Exact Solutions of the Kinetic Equations Governing Thermally Stimulated Luminescence and Conductivity

Abstract

Past analyses of the kinetic equations governing thermally stimulated luminescence and conductivity have invariably involved certain approximations; however, the validity of these approximations has never been explicitly determined. In this paper we give a procedure for determining the conditions under which the approximations are valid, and show that for a model involving a single trap depth in the presence of other deep traps, and a single type of recombination center, the validity depends critically on $N$, the number of active traps.

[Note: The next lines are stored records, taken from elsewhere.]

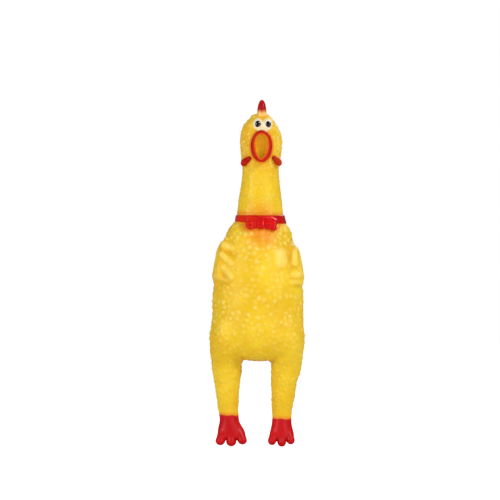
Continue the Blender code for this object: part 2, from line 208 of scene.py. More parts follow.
MOUTH_BACK = -9.5


# ------------------------------------------------------------------- skin
FINE = 0.36
skin = Field((-25, -22, -1.5), (25, 24, 164), FINE)
H = skin.axes[2]
BODY = [
    (50.0, 22.35, 17.6, -1.2, 0.2), (62.0, 22.4, 17.6, -1.2, 0.2), (71.0, 22.15, 17.6, -1.2, 0.1),
    (79.0, 21.7, 17.3, -1.1, 0.0), (86.0, 20.85, 16.7, -0.9, -0.15), (93.0, 19.2, 15.9, -0.7, -0.1),
    (98.0, 17.5, 15.0, -0.5, -0.2), (102.0, 16.5, 14.3, -0.4, -0.1), (105.0, 15.6, 13.6, -0.3, 0.1),
    (107.8, 14.4, 12.8, -0.1, 0.25), (109.4, 12.5, 11.6, 0.0, 0.3), (111.0, 11.6, 11.4, 0.0, 0.3),
    (115.2, 11.15, 11.0, 0.0, 0.25), (118.1, 10.8, 10.7, 0.0, 0.25), (121.0, 10.5, 10.4, 0.0, 0.2),
    (124.0, 10.05, 10.0, 0.0, 0.2), (127.0, 9.65, 9.7, 0.0, 0.2), (130.0, 9.25, 9.4, 0.0, 0.2),
    (133.0, 8.95, 9.2, 0.0, 0.2), (135.4, 8.75, 9.0, -0.1, 0.1), (137.4, 8.9, 9.3, -0.3, 0.1),
    (140.0, 9.4, 9.9, -0.5, 0.1), (144.6, 9.85, 10.4, -0.8, 0.1), (149.0, 10.2, 10.5, -0.8, 0.1),
    (152.0, 10.15, 10.5, -0.8, 0.0),
    (155.0, 10.0, 10.5, -0.8, -0.3), (158.0, 9.85, 10.5, -0.8, -0.4), (160.2, 9.65, 10.5, -0.8, -0.25), (163.0, 9.8, 10.5, -0.8, 0.0)]
skin.add(column(H, BODY, p=2.12, q=2.05, low_q=2.7, top=(149.6, 13.2), bottom=(60.5, 18.3), sigma=0.9),
         (-25, -22, -2), (25, 24, 165))

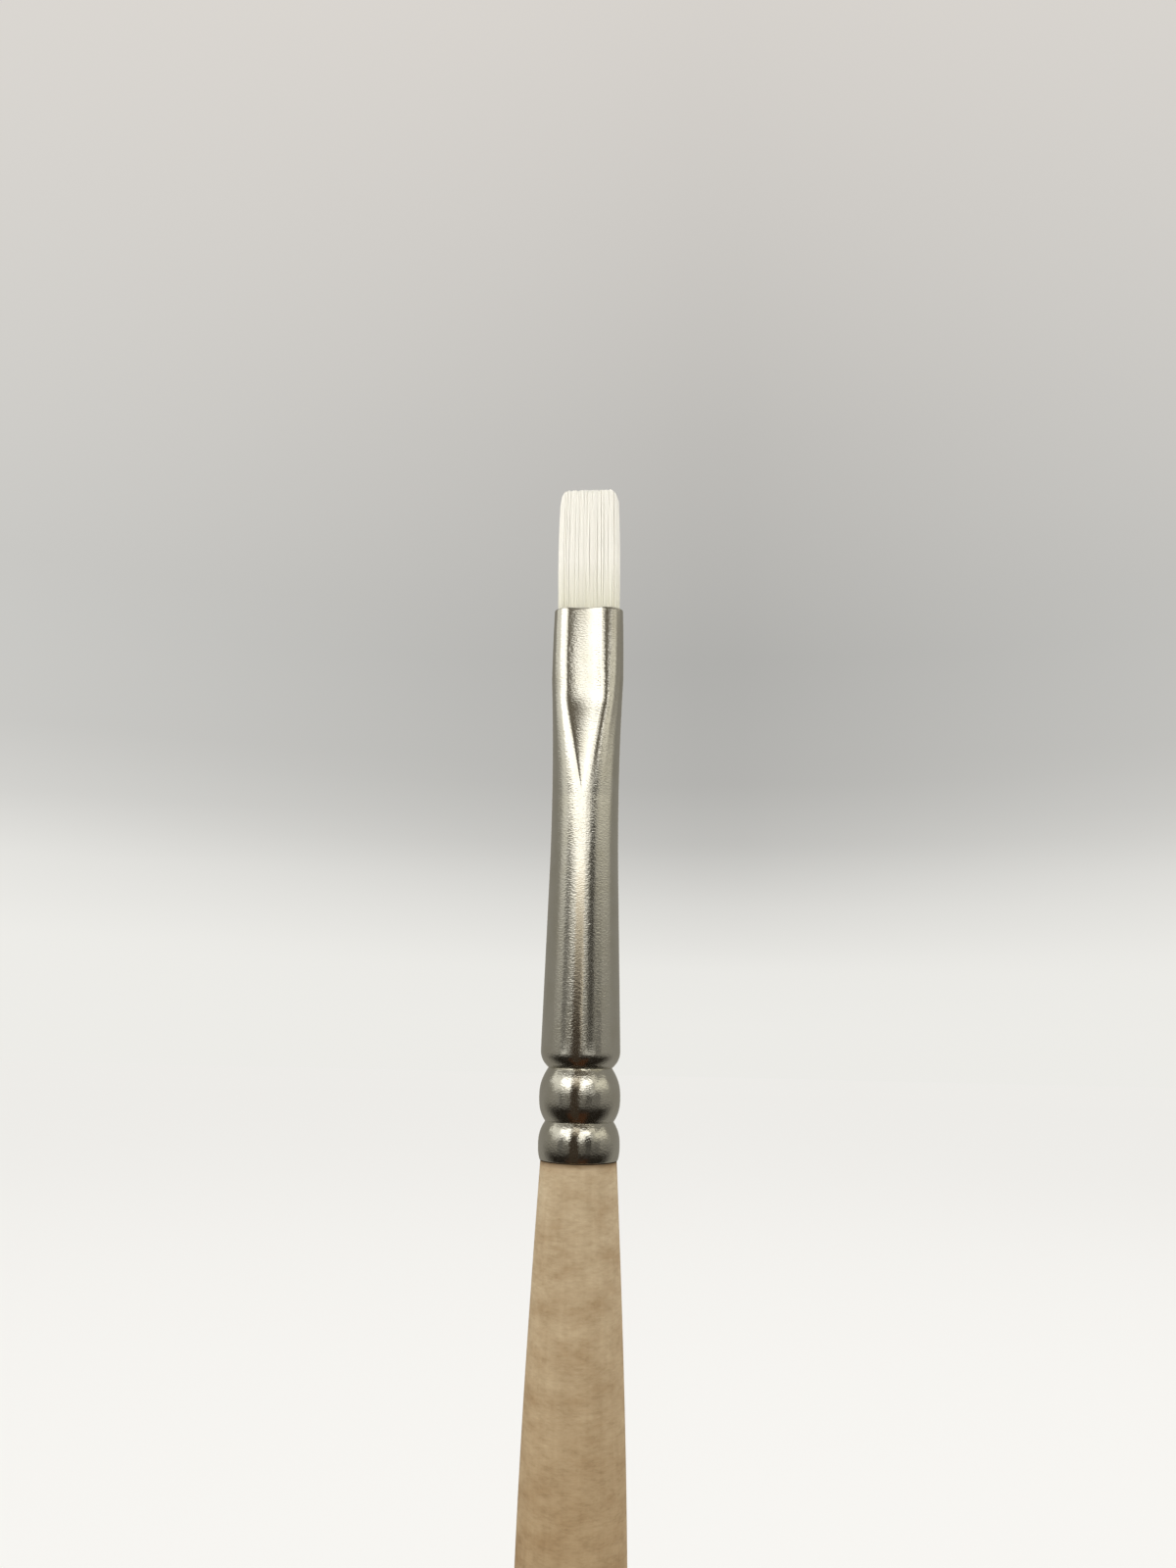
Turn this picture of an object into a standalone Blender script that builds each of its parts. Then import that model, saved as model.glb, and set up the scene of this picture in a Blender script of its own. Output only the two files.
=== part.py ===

For $N<\mathrm{}{10}^{15}$ ${\mathrm{cm}}^{-3\mathrm{}}$ the conventional approximations are inadequate, and the kinetic equations must be analyzed exactly through numerical solutions. Although no such solutions have been reported in the literature, we show that they are not only possible, but are in fact readily obtained for certain parametric ranges. Examination of these exact solutions for small $N$ reveals new features; in particular, the dependence of the processes on the density of deep traps, or on initial filling ratios of the active traps, is markedly different from the dependence at large $N$, where the approximations do hold. This invalidates, for these low densities, many approaches to the analysis of the phenomena which have been recommended on the basis of these approximations. The procedures developed here have been applied to one specific model. However, they can be readily generalized to the solutions of the equations for more complex and realistic models of solids.